- **Stated goal**:
Nothing but the lines from the line that contains "const rawFruit = fruitGeometry();" through the line that contains "imported = [obj" should appear in the output, each reproduced exactly.
# START OF Provided data
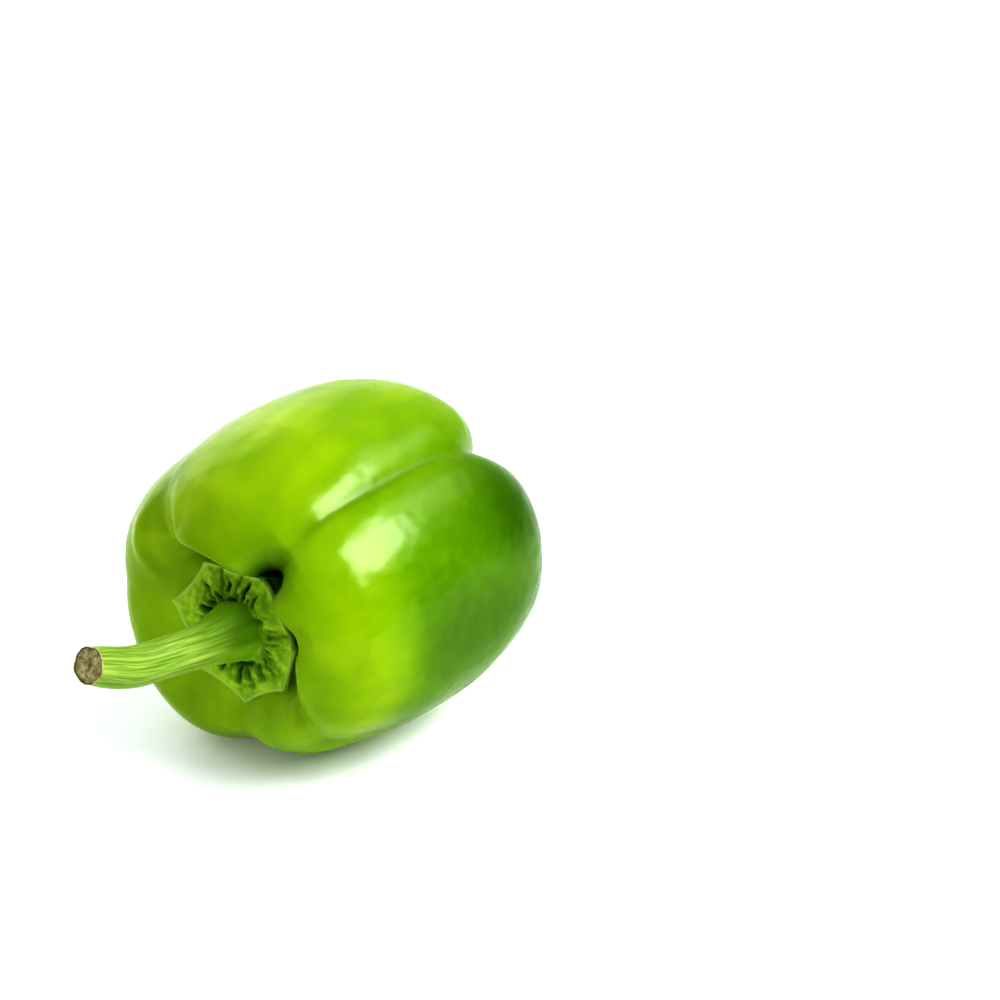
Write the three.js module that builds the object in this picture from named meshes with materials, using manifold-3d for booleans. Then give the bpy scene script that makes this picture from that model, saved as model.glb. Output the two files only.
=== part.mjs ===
// A green bell pepper lying on its side: the fruit, the star-shaped calyx on its stem end, and the cut stem.
// Millimetres, +Z up. The stem points to -Y and the blossom end to +Y. The pepper lies on the plane z = 0.
import * as THREE from 'three';
import { mergeVertices } from 'three/addons/utils/BufferGeometryUtils.js';
import Module from 'manifold-3d';

const wasm = await Module();
wasm.setup();

// Driving dimensions of the fruit. Angles are in degrees round its axis, seen from the stem:
// 0 points to +X and 90 points up. Reaches are measured from the axis, ends along it.
const fruitSquareness = 2.6; // power of the outline from end to end: 2 is round, more is boxier
const stemEndPower = 2.5;
const blossomEndPower = 3.2;
const lobeGrip = 3.5; // how closely each lobe keeps to its own angle
const poleHeight = 35; // the floor under the calyx
const navelHeight = 42; // the bottom of the dimple in the blossom end
const navelShare = 0.4;
const navelPower = 2.5;
const lobes = [
  { crest: 92, shoulder: 48, waist: 50, toe: 49, stemEnd: 54, blossomEnd: 51, pit: 0.465, pitPower: 12 },
  { crest: -3, shoulder: 44, waist: 44, toe: 46, stemEnd: 52, blossomEnd: 53, pit: 0.52, pitPower: 8 },
  { crest: -72, shoulder: 41, waist: 40.3, toe: 40, stemEnd: 49, blossomEnd: 50, pit: 0.58, pitPower: 3 },
  { crest: -152, shoulder: 54, waist: 46, toe: 40, stemEnd: 50, blossomEnd: 51, pit: 0.62, pitPower: 3 },
  { crest: 163, shoulder: 52.5, waist: 49, toe: 45, stemEnd: 50, blossomEnd: 51, pit: 0.58, pitPower: 3 },
];
const reachStations = [0.28, 0.5, 0.78]; // where shoulder, waist and toe hold, from stem 0 to blossom 1

// The grooves between the lobes. Each wanders a little on its way and is deepest at the ends.
const grooves = [
  { at: [127, 131, 129], deep: [6, 2.8, 0.7, 5], wide: [9, 10, 12], soft: 3 },
  { at: [54, 57, 57], deep: [18, 2.6, 3.4, 9], wide: [8, 9, 8], soft: 1.5 },
  { at: [-20, -52, -50], deep: [6, 3, 1.2, 5], wide: [9, 11, 13], soft: 3 },
  { at: [-86, -95, -98], deep: [2.2, 3.8, 1.5, 4], wide: [10, 14, 15], soft: 8 },
  { at: [176, 178, 178], deep: [0.5, 1.5, 1.2, 4], wide: [12, 14, 15], soft: 3 },
];
const lineStations = [0.1, 0.35, 0.8];
const depthStations = [0.14, 0.26, 0.5, 0.82];
const grooveStart = [0.34, 0.48]; // share of the reach where a groove sets in on the stem end
const blossomGrooveStart = [0.08, 0.4];

// Small flat spots on the underside, where the soft lobes bear on the surface
const restFlat = 0.6;

// The calyx: seven pointed sepals grown together in a flat, folded star
const clearance = 0.3;
const sepals = [
  { at: -136, tip: 19.3 },
  { at: -79, tip: 18 },
  { at: -34, tip: 19.2 },
  { at: 2, tip: 18.6 },
  { at: 62, tip: 19 },
  { at: 124, tip: 19.4 },
  { at: 171, tip: 20.8 },
];
const sepalSag = 0.7; // how far the edge between two tips curves in from a straight line
const calyxEdge = 1.2;
const calyxSwell = 1.8;
const swellAt = 11;
const swellWide = 3.2;
const seatRadius = 8.4; // the flat in the middle that the stem stands on
const seatHeight = 1.8;
const foldsPerSepal = 3;
const foldSpacing = 15;
const foldDepth = 0.8;
const foldWide = 1.5;

// The stem: swollen at its foot, ribbed along, and bending up a little to its cut end
const stemLength = 51;
const stemLift = 10.8;
const stemOffset = 0.8;
const stemRadius = 4.9;
const footRadius = 7.6;
const footLength = 9;
const tipPinch = 0.5;
const tipPinchLength = 4;
const stemRibs = [
  { count: 5, rise: 0.28, turn: 0.4 },
  { count: 8, rise: 0.16, turn: 1.9 },
];

// Mesh fineness
const fruitColumns = 60;
const fruitRows = 44;
const calyxColumns = 120;
const calyxRows = 14;
const stemColumns = 30;
const stemRows = 20;

const skin = new THREE.MeshStandardMaterial({ color: 0x6fae0a, roughness: 0.25, metalness: 0 });
const sepalGreen = new THREE.MeshStandardMaterial({ color: 0x4f8318, roughness: 0.6, metalness: 0 });
const stemGreen = new THREE.MeshStandardMaterial({ color: 0x8fb32f, roughness: 0.5, metalness: 0 });

const radians = THREE.MathUtils.degToRad;
const ease = (from, to, x) => THREE.MathUtils.smoothstep(x, from, to);

// The value at x of a quantity that eases from one station to the next
function along(x, stations, values) {
  let value = values[0];
  for (let i = 1; i < stations.length; i += 1) {
    value += (values[i] - values[i - 1]) * ease(stations[i - 1], stations[i], x);
  }
  return value;
}

// Distance between two angles, from -pi to pi
function turnBetween(a, b) {
  return Math.atan2(Math.sin(a - b), Math.cos(a - b));
}

// A ridge profile round zero: pointed, but rounded off within `soft`
function cusp(distance, soft, wide) {
  return Math.exp(-(Math.hypot(distance, soft) - soft) / wide);
}

// Each lobe's weight at an angle, and the weighted mean of one of its dimensions
function lobeMix(angle) {
  const weights = lobes.map((lobe) => Math.exp(lobeGrip * (Math.cos(angle - radians(lobe.crest)) - 1)));
  const total = weights.reduce((sum, weight) => sum + weight, 0);
  return (key) => lobes.reduce((sum, lobe, i) => sum + (weights[i] * lobe[key]) / total, 0);
}

// Height of an end along the axis, at a share of the reach: a superellipse with a pit sunk down to its pole
function endHeight(share, power, rim, pole, pit, pitPower) {
  const rise = Math.max(0, 1 - share ** fruitSquareness) ** (1 / power);
  return rim * rise - (rim - pole) * Math.exp(-((share / pit) ** pitPower));
}

function stemSide(share, mix) {
  return endHeight(share, stemEndPower, mix('stemEnd'), poleHeight, mix('pit'), mix('pitPower'));
}

function blossomSide(share, mix) {
  return -endHeight(share, blossomEndPower, mix('blossomEnd'), navelHeight, navelShare, navelPower);
}

// The fruit's skin at an angle round the axis and at v, from the stem pole 0 to the blossom pole 1.
// Returns the distance from the axis and the height along it, with the grooves pressed in along the normal.
function fruitPoint(angle, v) {
  const turn = Math.PI * (0.5 - v);
  const cosine = Math.abs(Math.cos(turn));
  const sine = Math.sin(turn);
  const mix = lobeMix(angle);
  const share = cosine ** (2 / fruitSquareness);
  let radius = along(v, reachStations, [mix('shoulder'), mix('waist'), mix('toe')]) * share;
  let height = sine > 0 ? stemSide(share, mix) : blossomSide(share, mix);

  const endPower = sine > 0 ? stemEndPower : blossomEndPower;
  const outward = new THREE.Vector2(
    cosine ** (2 - 2 / fruitSquareness) / mix('waist'),
    (Math.sign(sine) * Math.abs(sine) ** (2 - 2 / endPower)) / mix('stemEnd'),
  ).normalize();
  const start = sine > 0 ? grooveStart : blossomGrooveStart;
  for (const groove of grooves) {
    const line = radians(along(v, lineStations, groove.at));
    const wide = radians(along(v, lineStations, groove.wide));
    const profile = cusp(turnBetween(angle, line), radians(groove.soft), wide);
    const depth = along(v, depthStations, groove.deep) * ease(...start, share) * profile;
    radius -= depth * outward.x;
    height -= depth * outward.y;
  }
  return [radius, height];
}

// A point from its angle round the axis, its distance from it and its height towards the stem
function around(angle, radius, height) {
  return new THREE.Vector3(radius * Math.cos(angle), -height, radius * Math.sin(angle));
}

// Radius of the calyx's edge: close to a straight line from the sepal's tip last passed to the next one
function calyxReach(angle) {
  const fullTurn = 2 * Math.PI;
  const turns = sepals.map((sepal) => THREE.MathUtils.euclideanModulo(angle - radians(sepal.at), fullTurn));
  const into = Math.min(...turns);
  const passed = turns.indexOf(into);
  const here = sepals[passed];
  const next = sepals[(passed + 1) % sepals.length];
  const span = THREE.MathUtils.euclideanModulo(radians(next.at - here.at), fullTurn);
  const spread = here.tip * Math.sin(into) + next.tip * Math.sin(span - into);
  const straight = (here.tip * next.tip * Math.sin(span)) / spread;
  const share = into / span;
  return straight - sepalSag * 4 * share * (1 - share);
}

// The pit's floor under the calyx
function floorHeight(angle, radius) {
  const mix = lobeMix(angle);
  return stemSide(radius / mix('shoulder'), mix);
}

// Upper face of the calyx: a flat seat for the stem, a swollen ring round it, and folds that run outwards
function calyxHeight(angle, radius) {
  const swell = calyxSwell * Math.exp(-(((radius - swellAt) / swellWide) ** 2));
  let folds = 0;
  for (const sepal of sepals) {
    for (let i = 0; i < foldsPerSepal; i += 1) {
      const line = radians(sepal.at + (i - (foldsPerSepal - 1) / 2) * foldSpacing + foldSpacing / 2);
      const across = turnBetween(angle, line) * radius;
      folds += foldDepth * Math.exp(-((across / foldWide) ** 2));
    }
  }
  const foldReach = ease(seatRadius, seatRadius + 2, radius) * (1 - ease(0.8, 1, radius / calyxReach(angle)));
  const skinHeight = floorHeight(angle, radius) + calyxEdge + swell - folds * foldReach;
  const seat = poleHeight + seatHeight;
  return THREE.MathUtils.lerp(seat, skinHeight, ease(seatRadius, seatRadius + 1.2, radius));
}

// Moves each vertex of a closed geometry to a place worked out from where it was, and welds the seams
function reshape(geometry, move) {
  const position = geometry.getAttribute('position');
  const uv = geometry.getAttribute('uv');
  const point = new THREE.Vector3();
  for (let i = 0; i < position.count; i += 1) {
    point.fromBufferAttribute(position, i);
    const moved = move(point, uv.getX(i), uv.getY(i));
    position.setXYZ(i, moved.x, moved.y, moved.z);
  }
  geometry.deleteAttribute('normal');
  geometry.deleteAttribute('uv');
  return mergeVertices(geometry, 1e-4);
}

function toSolid(geometry) {
  return new wasm.Manifold(
    new wasm.Mesh({
      numProp: 3,
      vertProperties: geometry.getAttribute('position').array,
      triVerts: new Uint32Array(geometry.getIndex().array),
    }),
  );
}

function toGeometry(solid) {
  const mesh = solid.getMesh();
  const geometry = new THREE.BufferGeometry();
  geometry.setAttribute('position', new THREE.BufferAttribute(mesh.vertProperties, 3));
  geometry.setIndex(new THREE.BufferAttribute(mesh.triVerts, 1));
  return geometry;
}

// A sphere's rows run from pole to pole, so its uv is the fruit's angle and its place from stem to blossom.
// The rows lie closer on the stem end, where the pit and the shoulders turn.
function fruitGeometry() {
  const sphere = new THREE.SphereGeometry(1, fruitColumns, fruitRows);
  return reshape(sphere, (point, u, v) => {
    const row = 1 - v;
    const angle = 2 * Math.PI * (u % 1);
    return around(angle, ...fruitPoint(angle, 0.72 * row + 0.28 * row * row));
  });
}

// A sphere pressed flat: its upper half is the calyx's face and its lower half lies on the pit's floor.
// The row next to each pole is the rim of the stem's seat, and the others spread from there to the edge.
function calyxGeometry() {
  const sphere = new THREE.SphereGeometry(1, calyxColumns, calyxRows);
  const seatRow = 2 / calyxRows;
  return reshape(sphere, (point, u, v) => {
    const row = 1 - v;
    const angle = 2 * Math.PI * (u % 1);
    const outward = 2 * Math.min(row, 1 - row);
    const beyond = Math.max(0, outward - seatRow) / (1 - seatRow);
    const radius = THREE.MathUtils.lerp(seatRadius * Math.min(1, outward / seatRow), calyxReach(angle), beyond);
    const height = row < 0.5 ? calyxHeight(angle, radius) : floorHeight(angle, radius);
    return around(angle, radius, height + clearance);
  });
}

// A cylinder bent along the stem's line, its radius following the foot, the shaft and the cut end
function stemGeometry() {
  const cylinder = new THREE.CylinderGeometry(1, 1, 1, stemColumns, stemRows);
  const foot = poleHeight + seatHeight + 2 * clearance;
  return reshape(cylinder, (point) => {
    const share = point.y + 0.5;
    const length = stemLength * share;
    const angle = Math.atan2(-point.z, point.x);
    const swell = (footRadius - stemRadius) * Math.exp(-((length / footLength) ** 1.6));
    const pinch = tipPinch * Math.exp(-(((stemLength - length) / tipPinchLength) ** 2));
    const ribs = stemRibs.reduce((sum, rib) => sum + rib.rise * Math.cos(rib.count * angle + rib.turn), 0);
    const radius = (stemRadius + swell - pinch + ribs) * Math.hypot(point.x, point.z);
    const slope = Math.atan((2 * stemLift * share) / stemLength);
    const across = radius * Math.sin(angle);
    return new THREE.Vector3(
      radius * Math.cos(angle),
      -(foot + length - across * Math.sin(slope)),
      stemOffset + stemLift * share * share + across * Math.cos(slope),
    );
  });
}

const rawFruit = fruitGeometry();
rawFruit.computeBoundingBox();
const restPlane = rawFruit.boundingBox.min.z + restFlat;

// What lies below the rest plane is cut off, which leaves the flat spots
const below = new THREE.BoxGeometry(200, 200, 40).translate(0, 0, restPlane - 20);
below.deleteAttribute('normal');
below.deleteAttribute('uv');
const fruitSolid = toSolid(rawFruit).subtract(toSolid(mergeVertices(below)));

const fruit = new THREE.Mesh(toGeometry(fruitSolid), skin);
fruit.name = 'fruit';
const calyx = new THREE.Mesh(calyxGeometry(), sepalGreen);
calyx.name = 'calyx';
const stem = new THREE.Mesh(stemGeometry(), stemGreen);
stem.name = 'stem';

const pepper = new THREE.Group();
pepper.add(fruit, calyx, stem);

// The origin is under the middle of the pepper, on the surface
const box = new THREE.Box3().setFromObject(pepper);
const middle = box.getCenter(new THREE.Vector3());
pepper.position.set(-middle.x, -middle.y, -box.min.z);

export default pepper;
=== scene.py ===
import bpy
import numpy as np
from mathutils import Matrix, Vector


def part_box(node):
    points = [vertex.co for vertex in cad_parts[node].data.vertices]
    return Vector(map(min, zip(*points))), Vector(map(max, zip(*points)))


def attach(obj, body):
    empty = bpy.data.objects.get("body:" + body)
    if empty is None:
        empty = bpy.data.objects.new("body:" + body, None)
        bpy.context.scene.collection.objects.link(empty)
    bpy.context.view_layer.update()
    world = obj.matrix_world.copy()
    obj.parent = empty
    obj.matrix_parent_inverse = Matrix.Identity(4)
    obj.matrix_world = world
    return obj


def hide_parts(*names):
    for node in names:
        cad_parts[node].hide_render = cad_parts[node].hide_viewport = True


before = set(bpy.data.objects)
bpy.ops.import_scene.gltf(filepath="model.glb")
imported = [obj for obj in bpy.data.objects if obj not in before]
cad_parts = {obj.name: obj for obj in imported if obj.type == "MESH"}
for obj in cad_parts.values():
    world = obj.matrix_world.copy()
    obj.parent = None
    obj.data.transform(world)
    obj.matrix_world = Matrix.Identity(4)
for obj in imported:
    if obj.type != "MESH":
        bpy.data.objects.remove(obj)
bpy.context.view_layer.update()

# A green bell pepper lying on its side. The forms are worked out in millimetres, with the fruit's axis
# as the Y axis and the stem towards -Y, then moved to where the frame has the fruit, in metres.
mm = 0.001


# Small tools for the forms

def ease(start, end, x):
    # 0 before start, 1 after end and a smooth step between: 3 t^2 - 2 t^3
    t = np.clip((x - start) / (end - start), 0, 1)
    return t * t * (3 - 2 * t)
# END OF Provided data
- **Solution to the exercise**:
const rawFruit = fruitGeometry();
rawFruit.computeBoundingBox();
const restPlane = rawFruit.boundingBox.min.z + restFlat;

// What lies below the rest plane is cut off, which leaves the flat spots
const below = new THREE.BoxGeometry(200, 200, 40).translate(0, 0, restPlane - 20);
below.deleteAttribute('normal');
below.deleteAttribute('uv');
const fruitSolid = toSolid(rawFruit).subtract(toSolid(mergeVertices(below)));

const fruit = new THREE.Mesh(toGeometry(fruitSolid), skin);
fruit.name = 'fruit';
const calyx = new THREE.Mesh(calyxGeometry(), sepalGreen);
calyx.name = 'calyx';
const stem = new THREE.Mesh(stemGeometry(), stemGreen);
stem.name = 'stem';

const pepper = new THREE.Group();
pepper.add(fruit, calyx, stem);

// The origin is under the middle of the pepper, on the surface
const box = new THREE.Box3().setFromObject(pepper);
const middle = box.getCenter(new THREE.Vector3());
pepper.position.set(-middle.x, -middle.y, -box.min.z);

export default pepper;
=== scene.py ===
import bpy
import numpy as np
from mathutils import Matrix, Vector


def part_box(node):
    points = [vertex.co for vertex in cad_parts[node].data.vertices]
    return Vector(map(min, zip(*points))), Vector(map(max, zip(*points)))


def attach(obj, body):
    empty = bpy.data.objects.get("body:" + body)
    if empty is None:
        empty = bpy.data.objects.new("body:" + body, None)
        bpy.context.scene.collection.objects.link(empty)
    bpy.context.view_layer.update()
    world = obj.matrix_world.copy()
    obj.parent = empty
    obj.matrix_parent_inverse = Matrix.Identity(4)
    obj.matrix_world = world
    return obj


def hide_parts(*names):
    for node in names:
        cad_parts[node].hide_render = cad_parts[node].hide_viewport = True


before = set(bpy.data.objects)
bpy.ops.import_scene.gltf(filepath="model.glb")
imported = [obj for obj in bpy.data.objects if obj not in before]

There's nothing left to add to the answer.